### DIRECTIONS
Copy every line, exactly and only, from the line containing "for member in" to the line containing "obj.parent = rigid_bodies[body]", both lines included.
+---+
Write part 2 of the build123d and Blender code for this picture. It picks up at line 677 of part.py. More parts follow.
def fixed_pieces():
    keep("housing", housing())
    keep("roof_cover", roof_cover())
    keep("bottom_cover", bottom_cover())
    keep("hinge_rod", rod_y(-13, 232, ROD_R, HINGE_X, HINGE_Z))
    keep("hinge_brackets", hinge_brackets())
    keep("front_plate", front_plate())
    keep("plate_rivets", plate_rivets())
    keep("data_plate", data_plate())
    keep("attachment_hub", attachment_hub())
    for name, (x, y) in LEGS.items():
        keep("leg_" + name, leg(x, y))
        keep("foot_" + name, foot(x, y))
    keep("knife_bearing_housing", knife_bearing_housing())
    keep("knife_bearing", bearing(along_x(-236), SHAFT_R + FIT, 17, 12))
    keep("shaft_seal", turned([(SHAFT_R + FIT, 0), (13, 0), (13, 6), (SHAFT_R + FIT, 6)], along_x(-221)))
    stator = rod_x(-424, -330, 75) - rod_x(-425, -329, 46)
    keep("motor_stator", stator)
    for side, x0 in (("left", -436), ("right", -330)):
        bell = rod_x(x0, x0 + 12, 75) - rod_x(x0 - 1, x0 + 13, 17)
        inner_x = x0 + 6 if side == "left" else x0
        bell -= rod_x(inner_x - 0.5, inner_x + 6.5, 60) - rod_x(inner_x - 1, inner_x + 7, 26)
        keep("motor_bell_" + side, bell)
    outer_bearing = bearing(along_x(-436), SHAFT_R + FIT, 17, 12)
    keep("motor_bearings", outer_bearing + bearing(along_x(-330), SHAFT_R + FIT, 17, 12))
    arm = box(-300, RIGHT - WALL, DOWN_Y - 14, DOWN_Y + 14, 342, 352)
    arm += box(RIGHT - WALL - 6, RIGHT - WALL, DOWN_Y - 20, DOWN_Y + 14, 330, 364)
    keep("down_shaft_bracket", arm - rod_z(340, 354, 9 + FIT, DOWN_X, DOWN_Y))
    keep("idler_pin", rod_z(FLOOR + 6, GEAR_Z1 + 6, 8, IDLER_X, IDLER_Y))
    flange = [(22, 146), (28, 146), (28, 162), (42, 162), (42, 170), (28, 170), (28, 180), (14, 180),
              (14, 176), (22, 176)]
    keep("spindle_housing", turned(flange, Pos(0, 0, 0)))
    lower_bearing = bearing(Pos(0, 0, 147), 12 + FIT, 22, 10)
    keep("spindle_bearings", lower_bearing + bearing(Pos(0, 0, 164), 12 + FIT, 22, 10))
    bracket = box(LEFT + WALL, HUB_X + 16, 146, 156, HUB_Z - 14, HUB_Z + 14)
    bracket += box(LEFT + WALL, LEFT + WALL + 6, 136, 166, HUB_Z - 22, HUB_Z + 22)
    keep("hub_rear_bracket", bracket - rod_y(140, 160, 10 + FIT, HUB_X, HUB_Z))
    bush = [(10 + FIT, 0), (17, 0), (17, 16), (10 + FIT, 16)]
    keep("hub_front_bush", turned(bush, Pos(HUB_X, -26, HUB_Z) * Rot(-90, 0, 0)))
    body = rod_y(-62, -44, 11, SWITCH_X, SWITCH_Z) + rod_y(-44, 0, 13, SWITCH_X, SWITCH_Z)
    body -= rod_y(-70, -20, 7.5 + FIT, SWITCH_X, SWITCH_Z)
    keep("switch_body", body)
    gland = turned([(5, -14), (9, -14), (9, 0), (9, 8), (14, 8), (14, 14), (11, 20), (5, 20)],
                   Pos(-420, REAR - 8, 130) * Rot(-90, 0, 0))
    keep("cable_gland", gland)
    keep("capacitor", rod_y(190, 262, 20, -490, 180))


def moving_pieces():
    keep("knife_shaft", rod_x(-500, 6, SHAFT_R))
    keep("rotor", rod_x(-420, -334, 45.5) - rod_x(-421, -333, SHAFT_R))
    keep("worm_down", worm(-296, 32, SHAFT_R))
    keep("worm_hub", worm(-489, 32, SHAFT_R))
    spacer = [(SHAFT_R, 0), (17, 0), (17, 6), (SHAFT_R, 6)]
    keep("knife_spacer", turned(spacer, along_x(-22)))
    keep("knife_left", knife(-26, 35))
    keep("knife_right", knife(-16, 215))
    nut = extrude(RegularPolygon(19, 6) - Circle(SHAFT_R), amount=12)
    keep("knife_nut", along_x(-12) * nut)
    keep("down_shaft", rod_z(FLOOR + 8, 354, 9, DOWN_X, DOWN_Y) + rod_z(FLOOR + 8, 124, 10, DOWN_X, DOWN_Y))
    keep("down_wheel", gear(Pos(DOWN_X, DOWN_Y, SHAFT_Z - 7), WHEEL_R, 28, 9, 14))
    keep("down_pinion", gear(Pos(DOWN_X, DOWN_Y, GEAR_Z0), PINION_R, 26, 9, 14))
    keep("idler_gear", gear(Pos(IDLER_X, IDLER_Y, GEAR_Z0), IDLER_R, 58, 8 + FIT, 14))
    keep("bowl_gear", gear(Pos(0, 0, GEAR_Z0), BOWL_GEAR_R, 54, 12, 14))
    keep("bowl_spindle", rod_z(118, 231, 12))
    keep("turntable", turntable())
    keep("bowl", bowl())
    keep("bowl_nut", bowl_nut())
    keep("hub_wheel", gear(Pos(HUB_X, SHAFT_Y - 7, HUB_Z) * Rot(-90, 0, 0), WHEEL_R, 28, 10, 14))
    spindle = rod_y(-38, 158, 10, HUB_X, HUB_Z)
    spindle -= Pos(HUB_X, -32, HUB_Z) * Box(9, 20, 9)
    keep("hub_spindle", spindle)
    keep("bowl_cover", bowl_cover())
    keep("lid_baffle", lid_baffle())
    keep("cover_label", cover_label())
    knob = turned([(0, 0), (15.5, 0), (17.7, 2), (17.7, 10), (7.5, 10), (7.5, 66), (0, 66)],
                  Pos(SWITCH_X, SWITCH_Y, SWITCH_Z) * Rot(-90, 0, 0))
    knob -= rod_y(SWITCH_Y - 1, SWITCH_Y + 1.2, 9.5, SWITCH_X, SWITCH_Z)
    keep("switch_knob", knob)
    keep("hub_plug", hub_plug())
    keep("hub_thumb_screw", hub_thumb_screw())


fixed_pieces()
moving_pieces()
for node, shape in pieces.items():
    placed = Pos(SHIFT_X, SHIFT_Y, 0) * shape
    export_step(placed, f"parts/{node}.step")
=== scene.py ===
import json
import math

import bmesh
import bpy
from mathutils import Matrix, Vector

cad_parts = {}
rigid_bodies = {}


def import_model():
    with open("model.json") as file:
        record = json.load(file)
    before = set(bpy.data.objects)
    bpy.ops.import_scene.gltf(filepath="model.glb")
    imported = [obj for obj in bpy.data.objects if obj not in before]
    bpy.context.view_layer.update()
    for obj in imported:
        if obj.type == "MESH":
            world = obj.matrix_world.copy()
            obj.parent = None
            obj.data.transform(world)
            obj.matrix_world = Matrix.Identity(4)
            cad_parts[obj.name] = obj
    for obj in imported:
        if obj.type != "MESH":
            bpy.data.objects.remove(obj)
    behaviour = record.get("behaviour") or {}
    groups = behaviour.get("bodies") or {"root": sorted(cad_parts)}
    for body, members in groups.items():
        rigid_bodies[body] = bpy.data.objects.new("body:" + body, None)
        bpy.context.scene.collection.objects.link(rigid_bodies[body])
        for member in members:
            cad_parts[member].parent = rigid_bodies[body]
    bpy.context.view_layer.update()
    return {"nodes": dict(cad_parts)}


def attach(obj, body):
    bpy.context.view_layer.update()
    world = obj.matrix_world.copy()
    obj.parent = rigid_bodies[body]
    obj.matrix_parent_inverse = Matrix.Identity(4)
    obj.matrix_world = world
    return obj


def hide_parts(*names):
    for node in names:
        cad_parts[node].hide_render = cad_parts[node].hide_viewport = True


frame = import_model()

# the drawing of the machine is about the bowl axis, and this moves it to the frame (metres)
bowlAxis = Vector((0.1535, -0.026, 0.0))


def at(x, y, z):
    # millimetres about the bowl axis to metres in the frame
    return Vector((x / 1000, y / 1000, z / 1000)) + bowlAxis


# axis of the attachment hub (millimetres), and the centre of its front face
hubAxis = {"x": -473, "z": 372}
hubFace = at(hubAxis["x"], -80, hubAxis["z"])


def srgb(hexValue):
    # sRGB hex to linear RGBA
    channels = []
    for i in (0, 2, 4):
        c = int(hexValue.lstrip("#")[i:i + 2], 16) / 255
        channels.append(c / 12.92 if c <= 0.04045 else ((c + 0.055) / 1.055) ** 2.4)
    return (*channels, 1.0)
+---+
### WRITTEN ANSWER
        for member in members:
            cad_parts[member].parent = rigid_bodies[body]
    bpy.context.view_layer.update()
    return {"nodes": dict(cad_parts)}


def attach(obj, body):
    bpy.context.view_layer.update()
    world = obj.matrix_world.copy()
    obj.parent = rigid_bodies[body]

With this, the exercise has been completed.